__PROBLEM DESCRIPTION__. Reproduce the material exactly, omitting nothing.

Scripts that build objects
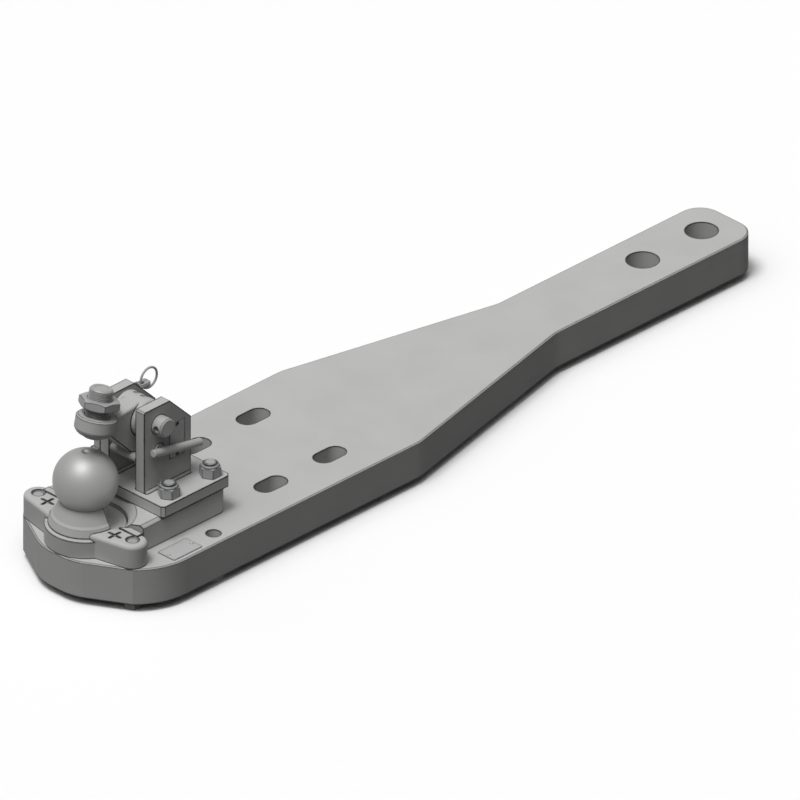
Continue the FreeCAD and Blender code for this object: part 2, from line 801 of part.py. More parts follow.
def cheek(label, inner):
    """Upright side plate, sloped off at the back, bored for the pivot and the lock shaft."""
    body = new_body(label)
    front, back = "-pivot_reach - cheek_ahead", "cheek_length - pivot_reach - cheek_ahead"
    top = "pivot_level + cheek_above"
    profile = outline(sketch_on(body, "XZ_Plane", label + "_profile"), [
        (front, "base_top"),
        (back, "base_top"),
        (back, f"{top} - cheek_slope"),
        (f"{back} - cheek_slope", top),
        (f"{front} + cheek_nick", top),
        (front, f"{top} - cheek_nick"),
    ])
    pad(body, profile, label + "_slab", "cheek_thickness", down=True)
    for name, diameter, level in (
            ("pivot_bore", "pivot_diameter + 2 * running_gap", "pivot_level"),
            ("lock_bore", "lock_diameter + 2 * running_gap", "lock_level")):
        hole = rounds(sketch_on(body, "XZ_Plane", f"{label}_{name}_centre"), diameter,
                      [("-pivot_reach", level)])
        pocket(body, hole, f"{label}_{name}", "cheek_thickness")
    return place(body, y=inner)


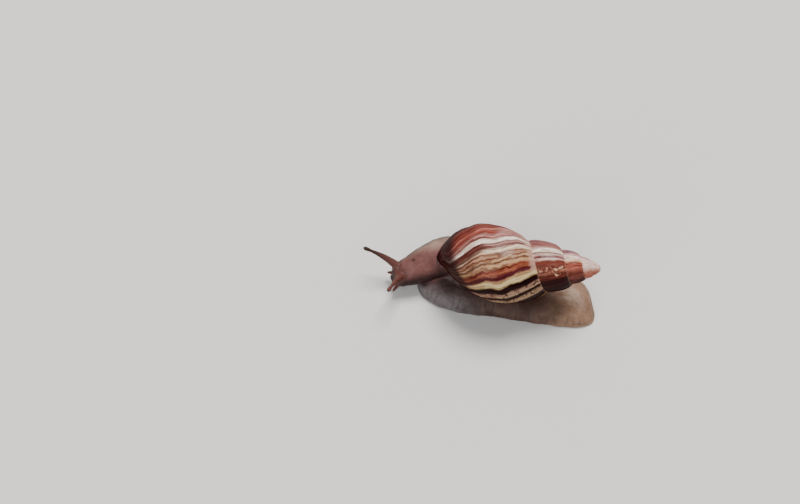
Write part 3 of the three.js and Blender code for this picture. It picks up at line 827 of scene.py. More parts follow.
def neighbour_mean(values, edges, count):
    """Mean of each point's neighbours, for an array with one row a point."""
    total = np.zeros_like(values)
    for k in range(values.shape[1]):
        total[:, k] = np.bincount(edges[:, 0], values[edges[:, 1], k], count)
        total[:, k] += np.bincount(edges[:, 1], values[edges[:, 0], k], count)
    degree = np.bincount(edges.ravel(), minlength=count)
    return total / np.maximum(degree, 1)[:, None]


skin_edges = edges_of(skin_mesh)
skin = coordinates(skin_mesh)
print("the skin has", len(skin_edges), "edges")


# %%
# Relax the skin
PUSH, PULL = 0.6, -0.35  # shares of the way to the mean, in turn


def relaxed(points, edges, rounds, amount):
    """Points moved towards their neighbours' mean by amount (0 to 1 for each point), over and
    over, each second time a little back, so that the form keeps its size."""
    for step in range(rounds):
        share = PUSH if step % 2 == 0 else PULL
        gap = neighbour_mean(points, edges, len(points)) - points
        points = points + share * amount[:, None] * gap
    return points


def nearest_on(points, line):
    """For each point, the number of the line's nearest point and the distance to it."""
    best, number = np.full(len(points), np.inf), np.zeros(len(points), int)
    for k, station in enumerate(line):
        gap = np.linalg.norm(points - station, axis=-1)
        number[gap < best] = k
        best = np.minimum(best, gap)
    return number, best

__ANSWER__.
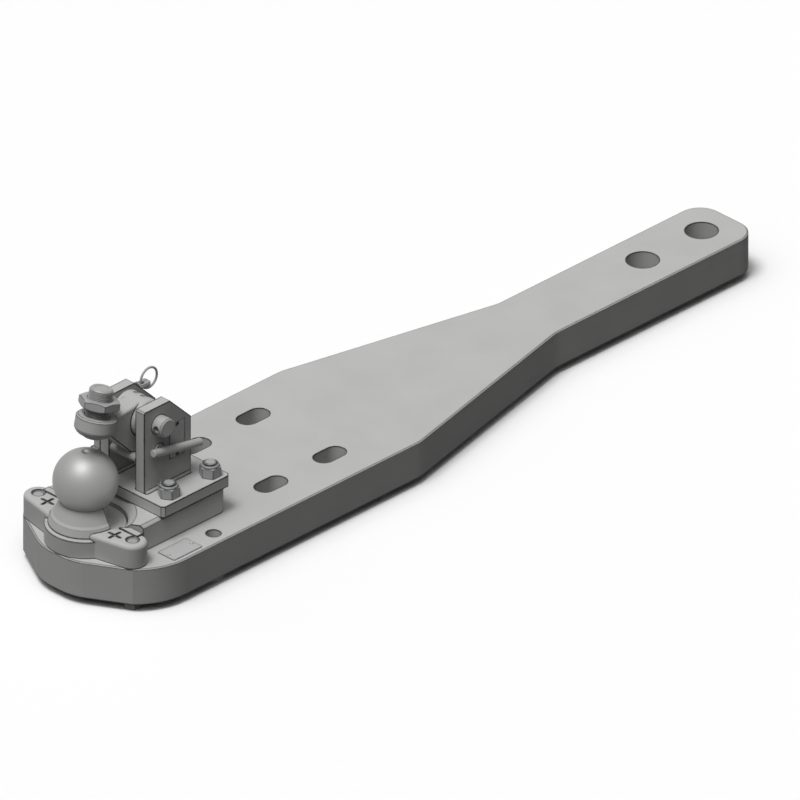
Continue the FreeCAD and Blender code for this object: part 2, from line 801 of part.py. More parts follow.
def cheek(label, inner):
    """Upright side plate, sloped off at the back, bored for the pivot and the lock shaft."""
    body = new_body(label)
    front, back = "-pivot_reach - cheek_ahead", "cheek_length - pivot_reach - cheek_ahead"
    top = "pivot_level + cheek_above"
    profile = outline(sketch_on(body, "XZ_Plane", label + "_profile"), [
        (front, "base_top"),
        (back, "base_top"),
        (back, f"{top} - cheek_slope"),
        (f"{back} - cheek_slope", top),
        (f"{front} + cheek_nick", top),
        (front, f"{top} - cheek_nick"),
    ])
    pad(body, profile, label + "_slab", "cheek_thickness", down=True)
    for name, diameter, level in (
            ("pivot_bore", "pivot_diameter + 2 * running_gap", "pivot_level"),
            ("lock_bore", "lock_diameter + 2 * running_gap", "lock_level")):
        hole = rounds(sketch_on(body, "XZ_Plane", f"{label}_{name}_centre"), diameter,
                      [("-pivot_reach", level)])
        pocket(body, hole, f"{label}_{name}", "cheek_thickness")
    return place(body, y=inner)


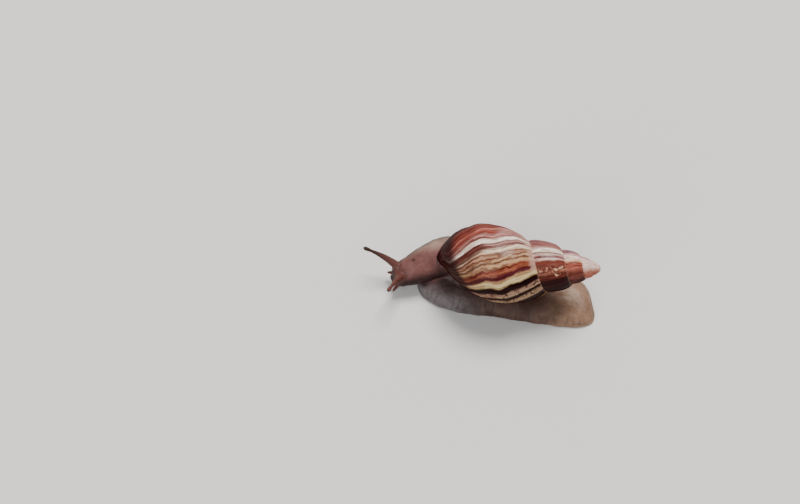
Write part 3 of the three.js and Blender code for this picture. It picks up at line 827 of scene.py. More parts follow.
def neighbour_mean(values, edges, count):
    """Mean of each point's neighbours, for an array with one row a point."""
    total = np.zeros_like(values)
    for k in range(values.shape[1]):
        total[:, k] = np.bincount(edges[:, 0], values[edges[:, 1], k], count)
        total[:, k] += np.bincount(edges[:, 1], values[edges[:, 0], k], count)
    degree = np.bincount(edges.ravel(), minlength=count)
    return total / np.maximum(degree, 1)[:, None]


skin_edges = edges_of(skin_mesh)
skin = coordinates(skin_mesh)
print("the skin has", len(skin_edges), "edges")


# %%
# Relax the skin
PUSH, PULL = 0.6, -0.35  # shares of the way to the mean, in turn


def relaxed(points, edges, rounds, amount):
    """Points moved towards their neighbours' mean by amount (0 to 1 for each point), over and
    over, each second time a little back, so that the form keeps its size."""
    for step in range(rounds):
        share = PUSH if step % 2 == 0 else PULL
        gap = neighbour_mean(points, edges, len(points)) - points
        points = points + share * amount[:, None] * gap
    return points


def nearest_on(points, line):
    """For each point, the number of the line's nearest point and the distance to it."""
    best, number = np.full(len(points), np.inf), np.zeros(len(points), int)
    for k, station in enumerate(line):
        gap = np.linalg.norm(points - station, axis=-1)
        number[gap < best] = k
        best = np.minimum(best, gap)
    return number, best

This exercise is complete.